8.Apply for PAN and TAN

Following incorporation, the company must apply for a Permanent Account Number (PAN) and Tax Deduction and Collection Account Number (TAN) from the Income Tax Department. These are essential for tax filings and compliance with tax regulations. The application for PAN and TAN can be made through the SPICe+ form itself.

9.Open a Bank Account

With the Certificate of Incorporation, PAN, and TAN, the company can open a corporate bank account in its name. This account is used for all business transactions and is necessary for maintaining financial transparency and separation of personal and business finances.

10.Comply with Post-Incorporation Requirements

Newly incorporated companies must adhere to certain post-incorporation compliance requirements, including:

-Appointment of the First Auditor: This must be done within 30 days of incorporation.

-Issue of Share Certificates: Share certificates must be issued to shareholders within two months of incorporation.

-Statutory Registrations: Depending on the business type, additional registrations such as GST, ESI, and PF may be required.

11.Maintain Ongoing Compliance

To ensure the company remains in good standing, it must comply with ongoing regulatory requirements, such as:

-Annual Returns and Financial Statements: These must be filed with the MCA every year.

-Conducting Board Meetings: Regular board meetings are required under the Companies Act, 2013.

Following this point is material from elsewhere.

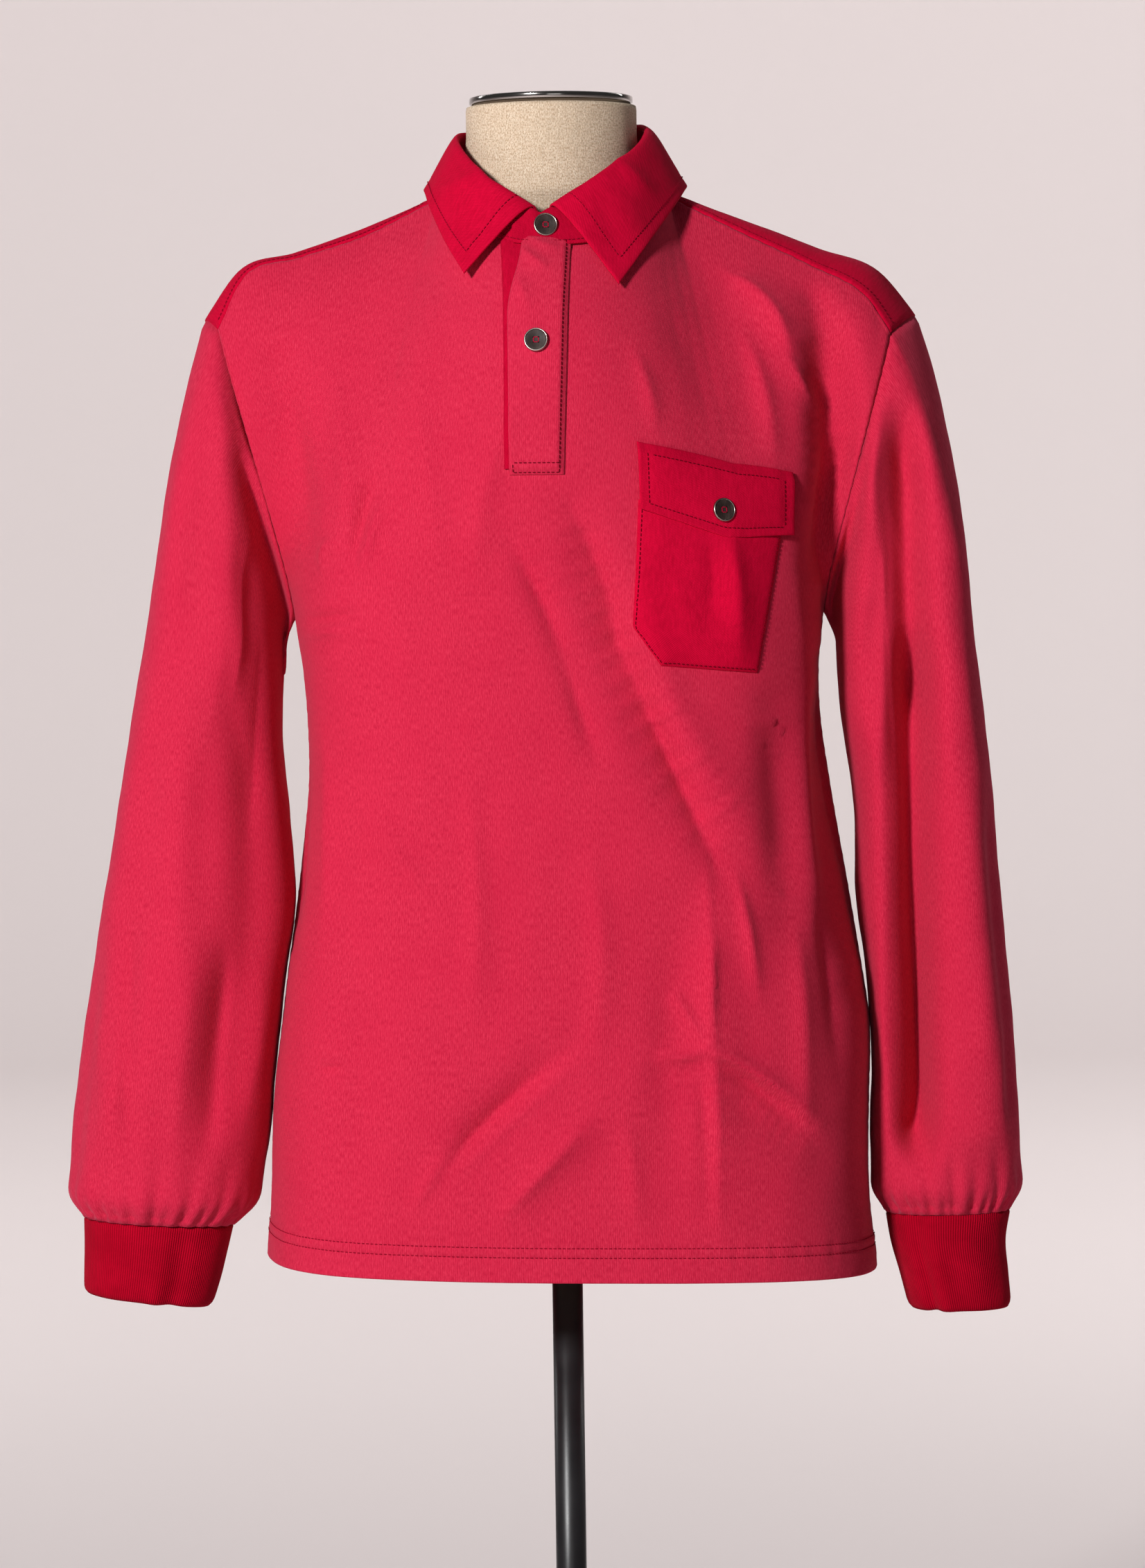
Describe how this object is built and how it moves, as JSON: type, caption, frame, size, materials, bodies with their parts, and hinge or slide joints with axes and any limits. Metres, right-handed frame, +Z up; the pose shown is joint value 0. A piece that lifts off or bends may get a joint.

-Maintaining Statutory Registers: Companies must maintain records of meetings, shareholders, directors, and other statutory details.

Failure to comply with these requirements can lead to penalties and legal complications, so it’s crucial to keep track of all regulatory obligations.

Conclusion

Company incorporation in India is a strategic decision that offers significant advantages for businesses, including limited liability, a separate legal identity, and access to capital. By following the steps outlined in this guide, you can successfully the incorporation process and lay a solid foundation for your business. Proper planning, of compliance requirements, and attention to detail are key to establishing a successful company in India.